Numerical and experimental study on keyhole dynamics and pore formation mechanisms during adjustable-ring-mode laser welding of medium-thick aluminum alloy

Keyhole induced-pore is one of the biggest challenges in laser welding of aluminum alloys. A shaped laser controlling strategy, ring-mode laser, has shown the possibility of reducing porosity in welding due to its potential to enlarge keyhole openings and improve the stability of the keyhole. However, few attempts have been made to reveal the influence of ring-mode laser on keyhole dynamics and pore formation.

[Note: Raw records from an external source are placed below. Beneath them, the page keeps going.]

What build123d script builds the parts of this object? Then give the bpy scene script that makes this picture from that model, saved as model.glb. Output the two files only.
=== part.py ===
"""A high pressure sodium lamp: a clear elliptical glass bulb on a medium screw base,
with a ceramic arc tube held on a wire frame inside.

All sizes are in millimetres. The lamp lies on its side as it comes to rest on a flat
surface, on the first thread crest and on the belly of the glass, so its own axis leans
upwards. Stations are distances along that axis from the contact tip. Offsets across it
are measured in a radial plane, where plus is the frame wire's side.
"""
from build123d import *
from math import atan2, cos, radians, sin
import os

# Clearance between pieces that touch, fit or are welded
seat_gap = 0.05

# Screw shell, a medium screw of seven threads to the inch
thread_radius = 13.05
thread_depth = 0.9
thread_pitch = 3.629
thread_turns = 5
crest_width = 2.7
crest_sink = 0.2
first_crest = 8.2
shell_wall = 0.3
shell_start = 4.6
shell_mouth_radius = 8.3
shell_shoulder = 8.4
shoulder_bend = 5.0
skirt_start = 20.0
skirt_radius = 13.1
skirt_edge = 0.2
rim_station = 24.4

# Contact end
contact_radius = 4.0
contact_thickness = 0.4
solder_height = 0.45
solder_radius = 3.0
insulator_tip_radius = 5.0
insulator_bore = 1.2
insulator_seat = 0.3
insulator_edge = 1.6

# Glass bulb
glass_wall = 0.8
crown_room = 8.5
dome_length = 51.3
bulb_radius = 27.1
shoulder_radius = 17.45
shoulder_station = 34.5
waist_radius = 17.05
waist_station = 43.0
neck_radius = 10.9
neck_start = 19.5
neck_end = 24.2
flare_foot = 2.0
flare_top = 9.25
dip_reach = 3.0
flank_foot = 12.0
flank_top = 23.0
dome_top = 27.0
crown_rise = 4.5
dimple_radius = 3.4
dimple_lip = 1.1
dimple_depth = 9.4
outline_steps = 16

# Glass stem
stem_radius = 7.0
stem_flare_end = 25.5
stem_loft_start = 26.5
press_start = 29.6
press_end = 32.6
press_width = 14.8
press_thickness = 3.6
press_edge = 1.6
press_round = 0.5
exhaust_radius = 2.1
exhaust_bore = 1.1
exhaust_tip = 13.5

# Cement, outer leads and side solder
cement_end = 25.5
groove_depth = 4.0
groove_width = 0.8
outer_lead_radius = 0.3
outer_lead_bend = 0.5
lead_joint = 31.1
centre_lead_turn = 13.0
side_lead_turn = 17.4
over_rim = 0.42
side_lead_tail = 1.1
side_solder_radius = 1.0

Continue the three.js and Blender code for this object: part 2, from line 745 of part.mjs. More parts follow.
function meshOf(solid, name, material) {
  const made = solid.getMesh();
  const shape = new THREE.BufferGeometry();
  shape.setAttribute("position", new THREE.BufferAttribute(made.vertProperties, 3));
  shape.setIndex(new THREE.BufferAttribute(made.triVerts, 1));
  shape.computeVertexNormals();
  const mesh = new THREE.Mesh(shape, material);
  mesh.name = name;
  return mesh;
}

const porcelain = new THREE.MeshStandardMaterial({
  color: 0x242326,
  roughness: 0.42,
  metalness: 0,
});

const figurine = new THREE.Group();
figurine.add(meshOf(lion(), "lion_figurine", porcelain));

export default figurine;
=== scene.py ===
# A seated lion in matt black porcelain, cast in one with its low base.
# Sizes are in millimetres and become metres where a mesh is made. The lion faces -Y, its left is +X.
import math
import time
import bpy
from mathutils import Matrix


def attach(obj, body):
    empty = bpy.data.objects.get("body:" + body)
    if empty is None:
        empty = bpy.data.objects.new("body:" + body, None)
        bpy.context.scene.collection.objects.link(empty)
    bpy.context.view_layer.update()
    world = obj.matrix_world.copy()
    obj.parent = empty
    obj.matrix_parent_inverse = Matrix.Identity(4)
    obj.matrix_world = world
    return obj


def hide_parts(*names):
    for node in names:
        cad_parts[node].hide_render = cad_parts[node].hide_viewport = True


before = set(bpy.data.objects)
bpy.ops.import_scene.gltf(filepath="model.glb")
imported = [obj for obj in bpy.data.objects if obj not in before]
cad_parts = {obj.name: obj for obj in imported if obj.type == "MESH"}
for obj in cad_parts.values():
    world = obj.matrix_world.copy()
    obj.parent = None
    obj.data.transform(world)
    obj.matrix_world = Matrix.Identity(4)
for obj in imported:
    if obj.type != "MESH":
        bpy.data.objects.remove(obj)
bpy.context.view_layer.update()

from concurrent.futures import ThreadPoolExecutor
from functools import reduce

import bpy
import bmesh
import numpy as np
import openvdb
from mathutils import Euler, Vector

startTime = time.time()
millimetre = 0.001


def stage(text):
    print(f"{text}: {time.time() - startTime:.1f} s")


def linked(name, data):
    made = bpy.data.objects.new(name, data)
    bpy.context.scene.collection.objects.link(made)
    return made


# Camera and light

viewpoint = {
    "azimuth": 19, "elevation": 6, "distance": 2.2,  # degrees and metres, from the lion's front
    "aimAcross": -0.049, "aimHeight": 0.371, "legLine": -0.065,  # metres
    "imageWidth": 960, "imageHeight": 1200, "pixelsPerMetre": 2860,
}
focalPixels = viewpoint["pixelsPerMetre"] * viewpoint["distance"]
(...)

This paper quantitatively investigated porosity improvement during adjustable-ring-mode laser welding (ARM-LW) of aluminum alloys and analyzed keyhole dynamics and porosity formation mechanisms using a validated model. Experimental results indicate that porosity can be dramatically reduced when compounding a ring laser beam over the Gaussian beam. As the core/ring power ratio adjusts from 10:0 to 5:5, the porosity decreases significantly and remains lower (1.73%∼2.58%) while ensuring a similar melt depth (5∼6 mm). Simulation results demonstrate that two mechanisms work synergistically to suppress porosity: (1) The ring-mode laser contributes to decreasing keyhole collapse and regulating melt pool flow, hence reducing pores created at the Gas-Liquid interface (G/L-pore); (2) The ring-mode laser facilitates reducing the frequency and depth of keyhole into the melt pool, thus minimizing pores created at the Liquid-Solid interface (L/S-pore). This work can guide the porosity suppression during laser welding of aluminum alloys and is of significant theoretical meaning and application value.